Risque d’atrophie du PIB
Au fait, que serait la région sans Cointrin? «L’aéroport de Genève est l’un des plus anciens d’Europe. Son développement, notamment depuis la fin des années 30, a eu un impact très important sur notre richesse et nos industries phares», explique son ministre de tutelle, Pierre Maudet. Selon l’élu PLR, l’aéroport est un outil économique indispensable, également vecteur de vitalité universitaire. Sa desserte a favorisé l’implantation des multinationales – dont l’un des trois principaux critères d’implantation est la connectivité avec l’étranger – et contribue au maintien des 40 000 travailleurs de la Genève internationale.
«Enlever Cointrin, porte d’entrée vers les Alpes françaises et suisses, reviendrait à vider la plupart des hôtels situés entre Chamonix et le Valais», renchérit Pierre Maudet. Et ce dernier de rappeler: «Un avion ne transporte pas uniquement des passagers. C’est également du fret et donc des exportations de produits à forte valeur ajoutée.»

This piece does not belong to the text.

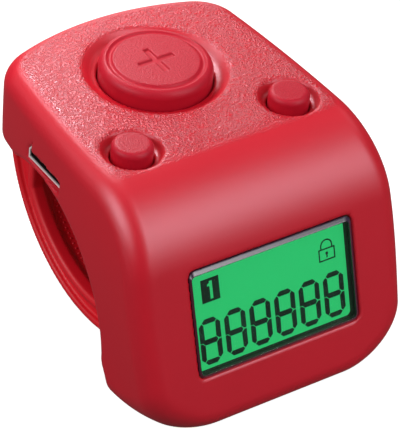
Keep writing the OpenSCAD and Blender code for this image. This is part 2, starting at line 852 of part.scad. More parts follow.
module reset_switch() {
    tact_switch(-small_x, small_y, small_switch_w, small_switch_h, small_plunger_r);
}

module lock_switch() {
    tact_switch(small_x, small_y, small_switch_w, small_switch_h, small_plunger_r);
}

count_plunger_top = board_top + count_switch_h + count_plunger_rise;
small_plunger_top = key_stop_z - stop_gap - small_flange_t;

module count_plunger() {
    tact_plunger(0, count_y, count_plunger_top, board_top + switch_floor_t + count_travel + stop_gap, count_plunger_r);
}

module small_plunger(x) {
    tact_plunger(x, small_y, small_plunger_top, board_top + switch_floor_t + small_travel + stop_gap, small_plunger_r);
}

module reset_plunger() {
    small_plunger(-small_x);
}

module lock_plunger() {
    small_plunger(small_x);
}

// Solid of a key: its cap with a soft edge and the flange that keeps it under the shell
module key_blank(cap_r, rise, flange_t) {
    top = body_h + rise;
    flange_z = key_stop_z - stop_gap - flange_t;
    translate([0, 0, flange_z]) cylinder(flange_t, r = cap_r + key_flange, $fn = round_fn);
    translate([0, 0, flange_z]) cylinder(top - cap_round - flange_z, r = cap_r, $fn = round_fn);
    translate([0, 0, top - cap_round]) rotate_extrude($fn = round_fn) {
        square([cap_r - cap_round, cap_round]);
        intersection() {
            translate([cap_r - cap_round, 0]) circle(cap_round, $fn = round_fn / 2);
            square([cap_r, cap_round]);
        }
    }
}

module count_key() {
    top = body_h + count_rise;
    flange_z = key_stop_z - stop_gap - count_flange_t;
    color([0.78, 0.13, 0.19]) translate([0, count_y, 0]) {
        difference() {
            key_blank(count_r, count_rise, count_flange_t);
            translate([0, 0, flange_z - over])
                cylinder(top - count_cap_t - flange_z + over, r = count_r - count_cap_t, $fn = round_fn);
            // round groove and the plus sign inside it
            translate([0, 0, top - groove_d]) {
                difference() {
                    cylinder(groove_d + over, r = count_groove_r + groove_w / 2, $fn = round_fn);
                    translate([0, 0, -over])
                        cylinder(groove_d + 3 * over, r = count_groove_r - groove_w / 2, $fn = round_fn);
                }
                box_at(0, 0, 0, mark_l, mark_w, groove_d + over);
                box_at(0, 0, 0, mark_w, mark_l, groove_d + over);
            }
        }
        translate([0, 0, count_plunger_top])
            cylinder(top - count_cap_t - count_plunger_top + stop_gap, r = count_post_r, $fn = round_fn);
    }
}

module small_key(x) {
    color([0.8, 0.16, 0.22]) translate([x, small_y, 0]) key_blank(small_r, small_rise, small_flange_t);
}

module reset_key() {
    small_key(-small_x);
}

module lock_key() {
    small_key(small_x);
}

// Outline of the socket, wide side down, drawn in by an inset
module port_outline(inset) {
    w = port_w / 2 - inset;
    top = port_top_w / 2 - inset / 2;
    polygon([
        [-w, inset], [w, inset], [w, port_side_h], [top, port_h - inset], [-top, port_h - inset], [-w, port_side_h]
    ]);
}

module port_frame() {
    translate([-port_mouth_x, port_y, port_z]) rotate([90, 0, -90]) children();
}

module usb_socket() {
    color([0.82, 0.83, 0.85]) {
        port_frame() translate([0, 0, -port_d]) difference() {
            linear_extrude(port_d) port_outline(0);
            translate([0, 0, -over]) linear_extrude(port_d + 2 * over) port_outline(port_sheet);
        }
        // wings soldered under the board beside its notch
        for (s = [-1, 1]) translate([
            -port_mouth_x + port_d / 2,
            port_y + s * (port_w / 2 + port_wing - port_wing_root) - port_wing,
            board_z - port_sheet - seat
        ]) cube([port_d / 3, 2 * port_wing, port_sheet]);
    }
}

module usb_tongue() {
    color([0.1, 0.1, 0.1]) port_frame() translate([0, 0, -port_d]) {
        linear_extrude(tongue_block) port_outline(port_sheet + seat);
        translate([-tongue_w / 2, port_h / 2, 0]) cube([tongue_w, tongue_t, port_d - tongue_set_back]);
    }
}

module base_screws() {
    color([0.6, 0.61, 0.63]) both_sides() translate([cover_screw_x, cover_screw_y, cover_seat_z]) {
        translate([0, 0, -cover_head_t]) cylinder(cover_head_t, r = cover_head_r, $fn = round_fn / 2);
        cylinder(cover_screw_l - stop_gap, r = cover_screw_r, $fn = round_fn / 2);
    }
}

module board_screws() {
    color([0.6, 0.61, 0.63]) for (p = BOARD_SCREWS) translate([p[0], p[1], board_z]) {
        translate([0, 0, -board_head_t]) cylinder(board_head_t, r = board_head_r, $fn = round_fn / 2);
        cylinder(board_screw_l - stop_gap, r = board_screw_r, $fn = round_fn / 2);
    }
}

top_shell();
base_cover();
strap();
display_lens();
lcd_cell();
lcd_frame();
light_guide();
backlight_leds();
contact_strip();
display_board();
controller_blob();
board_ribbon();
main_board();
count_switch();
count_plunger();
reset_switch();
reset_plunger();
lock_switch();
lock_plunger();
count_key();
reset_key();
lock_key();
usb_socket();
usb_tongue();
charge_parts();
battery_cell();
battery_tape();
battery_leads();
base_screws();
board_screws();
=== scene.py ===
"""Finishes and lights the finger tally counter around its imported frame."""

import math

import bpy
import numpy as np
from bpy.props import FloatProperty, FloatVectorProperty, IntProperty, PointerProperty
from mathutils import Matrix, Vector


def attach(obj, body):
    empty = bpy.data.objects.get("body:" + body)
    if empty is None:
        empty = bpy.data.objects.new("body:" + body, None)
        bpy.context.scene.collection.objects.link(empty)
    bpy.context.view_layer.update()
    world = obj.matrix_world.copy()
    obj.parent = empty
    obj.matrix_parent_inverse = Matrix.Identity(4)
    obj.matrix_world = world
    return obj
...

Cointrin est aussi, selon la formule consacrée, une petite ville dans la ville, employant près de 1000 personnes, ce qui représente 100 millions de masse salariale annuelle. Sans l’aéroport, il faudrait aussi faire une croix sur les 10 000 postes de travail – ventilés à travers 200 entreprises – que recense au total le site genevois.